Treating reading like a game of Once Upon a Time

It occurs to me that often, when I’m reading or watching a work of fiction, one part of what I’m doing is essentially like playing the storytelling card game Once Upon a Time in my head.

When I play OUaT, at any given moment I usually have a pretty clear path in mind from where the story currently is to my desired ending, using the cards that I have in hand. Which is to say, if the story were suddenly handed over to me and if nobody interrupted me, I could pretty easily finish the story and win.

And I recently realized that I do something similar (though not quite the same) when I’m (for example) reading a story.

I don’t necessarily have a specific ending in mind, but I do often have a general sense of how I would like the story to end up, and/or how I think the author is likely to end the story.

And I often have a rough sort of mental map of how to get to such an ending, using the kinds of tools/tropes that the author has indicated are available in this particular story.

That’s especially true with the romantic aspects of a story—I’m usually on the lookout, semi-consciously, for who the sympathetic characters might end up being romantic with, and how they might get together. (For example: Hmm, this character who I like is a lesbian, and that other character who I like is a lesbian, and they may be the only two lesbians in the story.
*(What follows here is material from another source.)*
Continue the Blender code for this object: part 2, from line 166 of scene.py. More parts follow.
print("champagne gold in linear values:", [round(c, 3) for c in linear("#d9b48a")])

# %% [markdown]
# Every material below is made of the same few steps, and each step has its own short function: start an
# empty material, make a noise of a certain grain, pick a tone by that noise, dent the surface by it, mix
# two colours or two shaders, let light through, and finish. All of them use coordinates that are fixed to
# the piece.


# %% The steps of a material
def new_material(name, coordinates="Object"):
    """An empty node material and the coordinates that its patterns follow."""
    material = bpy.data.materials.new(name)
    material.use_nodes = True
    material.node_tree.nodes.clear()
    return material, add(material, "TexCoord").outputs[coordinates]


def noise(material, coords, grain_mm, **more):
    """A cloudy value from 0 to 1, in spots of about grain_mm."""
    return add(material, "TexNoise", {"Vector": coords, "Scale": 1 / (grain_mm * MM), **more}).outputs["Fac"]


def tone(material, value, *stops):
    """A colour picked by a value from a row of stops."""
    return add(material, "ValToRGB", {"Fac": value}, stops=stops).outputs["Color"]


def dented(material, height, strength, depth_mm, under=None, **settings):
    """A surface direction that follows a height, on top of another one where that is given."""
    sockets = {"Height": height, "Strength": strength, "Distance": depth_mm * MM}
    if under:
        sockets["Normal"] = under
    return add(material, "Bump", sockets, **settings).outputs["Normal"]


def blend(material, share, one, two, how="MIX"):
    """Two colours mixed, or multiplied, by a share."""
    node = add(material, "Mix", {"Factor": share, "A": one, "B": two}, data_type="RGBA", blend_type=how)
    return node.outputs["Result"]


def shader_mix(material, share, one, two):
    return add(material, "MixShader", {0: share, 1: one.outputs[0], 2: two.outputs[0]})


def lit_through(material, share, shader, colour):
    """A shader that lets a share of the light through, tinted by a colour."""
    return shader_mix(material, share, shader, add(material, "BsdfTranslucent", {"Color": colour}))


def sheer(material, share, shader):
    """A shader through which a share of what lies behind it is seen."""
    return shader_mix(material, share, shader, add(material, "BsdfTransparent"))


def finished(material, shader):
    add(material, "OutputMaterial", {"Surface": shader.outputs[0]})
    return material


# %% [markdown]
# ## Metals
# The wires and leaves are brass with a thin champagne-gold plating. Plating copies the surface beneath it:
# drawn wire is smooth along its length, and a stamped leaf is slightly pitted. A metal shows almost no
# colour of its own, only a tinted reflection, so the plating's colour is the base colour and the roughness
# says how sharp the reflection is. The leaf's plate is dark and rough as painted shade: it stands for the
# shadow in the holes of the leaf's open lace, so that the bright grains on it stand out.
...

They’re currently in different universes, but that can be fixed…) (For characters who are clearly not into romance or sex, I look for other kinds of happy endings.)
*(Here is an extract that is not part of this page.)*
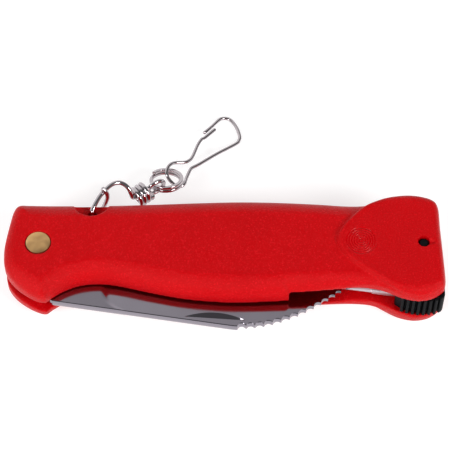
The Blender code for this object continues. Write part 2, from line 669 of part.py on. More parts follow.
def make_bail(axis):
    """One wire: tail in the coil, eye, near leg, lanyard hole, and a loop round the bar."""
    near = [Vector(point) for point in BAIL_NEAR]
    centre = Vector(EYE_CENTRE)
    toward = (Vector((near[0].x, near[0].y, 0.0)) - Vector((centre.x, centre.y, 0.0))).normalized()
    eye = []
    for n in range(13):
        angle = math.radians(-130.0 + 290.0 * n / 12)
        eye.append(centre - toward * EYE_RADIUS * math.cos(angle)
                   + Vector((0.0, 0.0, EYE_RADIUS * math.sin(angle))))
    tail = [Vector(point) for point in BAIL_TAIL]
    loop = [Vector((LANYARD_X, LANYARD_Y, 0.0))] + [Vector(point) for point in BAIL_LOOP]
    route = smooth_route(tail + eye + near + loop, 2)
    wire("lanyard_bail", route, BAIL_WIRE, (NICKEL, 0.18, 1.0), axis)


def make_wrap(axis):
    """Coil of wire wound round both legs of the bail."""
    start, end = Vector(WRAP_START), Vector(WRAP_END)
    along = (end - start).normalized()
    side = along.cross(Vector((0.0, 0.0, 1.0))).normalized()
    up = side.cross(along)
    route = []
    per_turn = 14
    count = int(WRAP_TURNS * per_turn)
    for n in range(count + 1):
        turn = 2 * math.pi * n / per_turn
        spot = start.lerp(end, n / count)
        route.append(spot + WRAP_RADIUS * (side * math.cos(turn) + up * math.sin(turn)))
    wire("bail_wrap", route, WRAP_WIRE, (NICKEL, 0.18, 1.0), axis)


def make_ring(axis):
    """Split ring: nearly two turns of wire, tilted towards the table."""
    tilt = Matrix.Rotation(RING_TILT, 3, "X")
    route = []
    count = int(36 * RING_TURNS)
    for n in range(count + 1):
        turn = 2 * math.pi * (n / 36 + 0.56)
        rise = RING_PITCH * (n / count - 0.5) * RING_TURNS
        spot = Vector((RING_RADIUS * math.cos(turn), RING_RADIUS * math.sin(turn), rise))
        route.append(Vector(RING_CENTRE) + tilt @ spot)
    wire("split_ring", route, RING_WIRE, (NICKEL, 0.2, 1.0), axis)


def make_hook(axis):
    """Snap hook bent from one springy wire: hook arm, body, eye, and spring arm."""
    wire("snap_hook", smooth_route(HOOK_ROUTE, 2), HOOK_WIRE, (NICKEL, 0.18, 1.0), axis)


def build():
    """Make every sub-part in order."""
    make_shells()
    part_shells()
    make_blade(axis_empty("blade_axis", 0.0, 0.0))
    make_pivot()
    make_spring()
    hub_axis = axis_empty("hub_axis", HUB_X, HUB_Y)
    make_spike(hub_axis)
    make_hub(hub_axis)
    make_screws()
    bail_axis = axis_empty("bail_axis", LANYARD_X, LANYARD_Y)
    make_bail(bail_axis)
    make_wrap(bail_axis)
    make_ring(axis_empty("ring_axis", *EYE_CENTRE))
    make_hook(axis_empty("hook_axis", *RING_CENTRE))


build()
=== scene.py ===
"""Looks of a folding rigging knife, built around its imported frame.

The knife lies on its far side on a pale table, its blade and marlinspike shut, with the wire
chain of its lanyard eye laid out behind its back edge.  Shapes are worked out in millimetres
from the handle's middle plane, and go into the meshes in metres in the frame's own axes: +X
from the blade's axis to the butt, +Y to the closed back and +Z out of the near face.
"""
import logging
import math
from dataclasses import dataclass
from enum import Enum
from typing import Sequence

import bmesh
import bpy
import numpy as np
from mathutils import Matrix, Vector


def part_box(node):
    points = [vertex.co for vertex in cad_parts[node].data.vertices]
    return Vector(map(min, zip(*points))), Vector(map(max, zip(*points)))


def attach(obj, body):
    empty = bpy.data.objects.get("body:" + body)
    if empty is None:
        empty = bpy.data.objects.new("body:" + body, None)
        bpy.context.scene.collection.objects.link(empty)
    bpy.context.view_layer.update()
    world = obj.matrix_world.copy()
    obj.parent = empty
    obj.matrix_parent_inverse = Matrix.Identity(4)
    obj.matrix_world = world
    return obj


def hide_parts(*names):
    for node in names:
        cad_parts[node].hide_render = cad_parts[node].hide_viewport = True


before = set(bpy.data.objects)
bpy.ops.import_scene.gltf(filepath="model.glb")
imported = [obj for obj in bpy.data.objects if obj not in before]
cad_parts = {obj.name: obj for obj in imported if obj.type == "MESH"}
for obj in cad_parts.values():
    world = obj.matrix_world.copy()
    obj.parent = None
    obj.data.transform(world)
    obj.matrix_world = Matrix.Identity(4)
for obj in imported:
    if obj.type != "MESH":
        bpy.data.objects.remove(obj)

LOG = logging.getLogger("rigging_knife")
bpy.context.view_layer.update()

MM = 0.001
BLADE_HALF = 1.25
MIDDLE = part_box("blade")[0].z / MM + BLADE_HALF   # the blade lies about the middle plane
HANDLE = "handle"
HUB = (96.6, -0.3)                                # axis of the marlinspike and its hub
LANYARD = (13.1, 10.2)                            # axis of the lanyard hole
SPRING_PINS = ((34.0, 6.8), (58.0, 6.8))
SCREWS = ((29.0, 10.9), (70.0, 10.7))

Ring = Sequence[tuple[float, ...]]


class Side(Enum):
    """Which of the two handle shells a shape belongs to."""

    NEAR = 1.0
    FAR = -1.0


class Joining(Enum):
    """How a second solid changes the first one."""

    UNION = "UNION"
    DIFFERENCE = "DIFFERENCE"


# ---------------------------------------------------------------- shape tools


def in_frame(points: np.ndarray) -> np.ndarray:
    """Turn millimetres from the middle plane into metres in the frame.

    Args:
        points: Places, one in each row of the last axis.

    Returns:
        The same places in metres.
    """
    return (points + np.array([0.0, 0.0, MIDDLE])) * MM


def catmull_rom(points: np.ndarray, steps: int, closed: bool = False,
                corners: np.ndarray | None = None) -> np.ndarray:
    """Sample the Catmull-Rom curve through a list of control points.

    Each stretch between two controls b and c, with neighbours a and d, is the cubic
    (2b + (c-a)t + (2a-5b+4c-d)t^2 + (3b-a-3c+d)t^3) / 2.  At a corner the neighbour beyond it
    is mirrored, so that the curve leaves the corner straight.

    Args:
        points: Control points, one a row.
        steps: Samples for each stretch.
        closed: Whether the last control joins the first.
        corners: For a closed curve, which controls are sharp corners.

    Returns:
        The samples, one a row.
    """
    if closed:
        before, after = np.roll(points, 1, 0), np.roll(points, -1, 0)
        beyond, start = np.roll(points, -2, 0), points
        if corners is not None:
            sharp = corners[:, None]
            before = np.where(sharp, 2 * start - after, before)
            beyond = np.where(np.roll(sharp, -1, 0), 2 * after - start, beyond)
    else:
        padded = np.vstack([2 * points[0] - points[1], points, 2 * points[-1] - points[-2]])
        before, start, after, beyond = padded[:-3], padded[1:-2], padded[2:-1], padded[3:]
    t = (np.arange(steps) / steps)[None, :, None]
    a, b, c, d = (part[:, None, :] for part in (before, start, after, beyond))
    curve = 0.5 * (2 * b + (c - a) * t + (2 * a - 5 * b + 4 * c - d) * t ** 2
                   + (3 * b - a - 3 * c + d) * t ** 3)
    flat = curve.reshape(-1, points.shape[1])
    return flat if closed else np.vstack([flat, points[-1:]])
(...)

It’s usually not nearly as specific a path as it is when I’m playing OUaT. And as with OUaT, the story quite often ends up not following the path I have in mind—my planning-out isn’t necessarily an accurate prediction, it’s just a rough map of where I want some aspects of the story to go. And as with OUaT, once in a while I have absolutely no idea how one could get from the current situation to where I want or hope or expect that things will end up.
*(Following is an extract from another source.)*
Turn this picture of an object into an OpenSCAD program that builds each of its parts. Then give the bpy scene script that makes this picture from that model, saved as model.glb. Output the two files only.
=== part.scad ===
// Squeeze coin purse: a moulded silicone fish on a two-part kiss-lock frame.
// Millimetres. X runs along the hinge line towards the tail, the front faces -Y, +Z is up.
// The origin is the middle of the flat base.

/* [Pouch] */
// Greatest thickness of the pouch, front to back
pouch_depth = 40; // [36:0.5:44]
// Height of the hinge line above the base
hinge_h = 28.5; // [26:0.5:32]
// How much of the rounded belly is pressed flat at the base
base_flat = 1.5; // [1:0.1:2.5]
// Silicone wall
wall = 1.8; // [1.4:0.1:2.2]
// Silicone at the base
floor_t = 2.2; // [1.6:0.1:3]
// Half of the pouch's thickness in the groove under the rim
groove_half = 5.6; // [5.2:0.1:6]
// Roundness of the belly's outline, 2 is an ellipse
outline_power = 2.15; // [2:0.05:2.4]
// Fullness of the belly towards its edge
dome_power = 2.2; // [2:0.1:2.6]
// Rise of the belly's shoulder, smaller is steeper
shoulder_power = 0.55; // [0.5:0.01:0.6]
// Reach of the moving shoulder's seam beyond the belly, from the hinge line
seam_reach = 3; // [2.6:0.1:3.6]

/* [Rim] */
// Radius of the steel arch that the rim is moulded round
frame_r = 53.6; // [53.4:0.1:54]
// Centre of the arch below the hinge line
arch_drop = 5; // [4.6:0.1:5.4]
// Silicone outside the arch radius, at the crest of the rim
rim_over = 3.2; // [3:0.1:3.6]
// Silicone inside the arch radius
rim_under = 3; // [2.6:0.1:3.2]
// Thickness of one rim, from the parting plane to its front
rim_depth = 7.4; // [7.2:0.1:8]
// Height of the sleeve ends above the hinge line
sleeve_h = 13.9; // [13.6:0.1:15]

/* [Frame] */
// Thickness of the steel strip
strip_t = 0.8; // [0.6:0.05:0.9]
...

But still, I think it’s interesting that I approach stories that I’m reading this way.

I don’t know whether I did this before I had ever played OUaT. (I first played OUaT in the mid-1990s, a few years after college.) I think I probably did; I think the find-a-narrative-path approach came first, and I later applied it to OUaT as well as to prose and visual media. But I’m not sure; it’s possible that I learned it while playing OUaT, and later started applying it to other media.

…To be clear, I’m not saying that I have some amazing or unique ability here. I assume lots of people do this or something similar, and I know people who are much better at predicting where a story will really go than I am. The point of this post is just that I hadn’t thought about all this in OUaT terms before.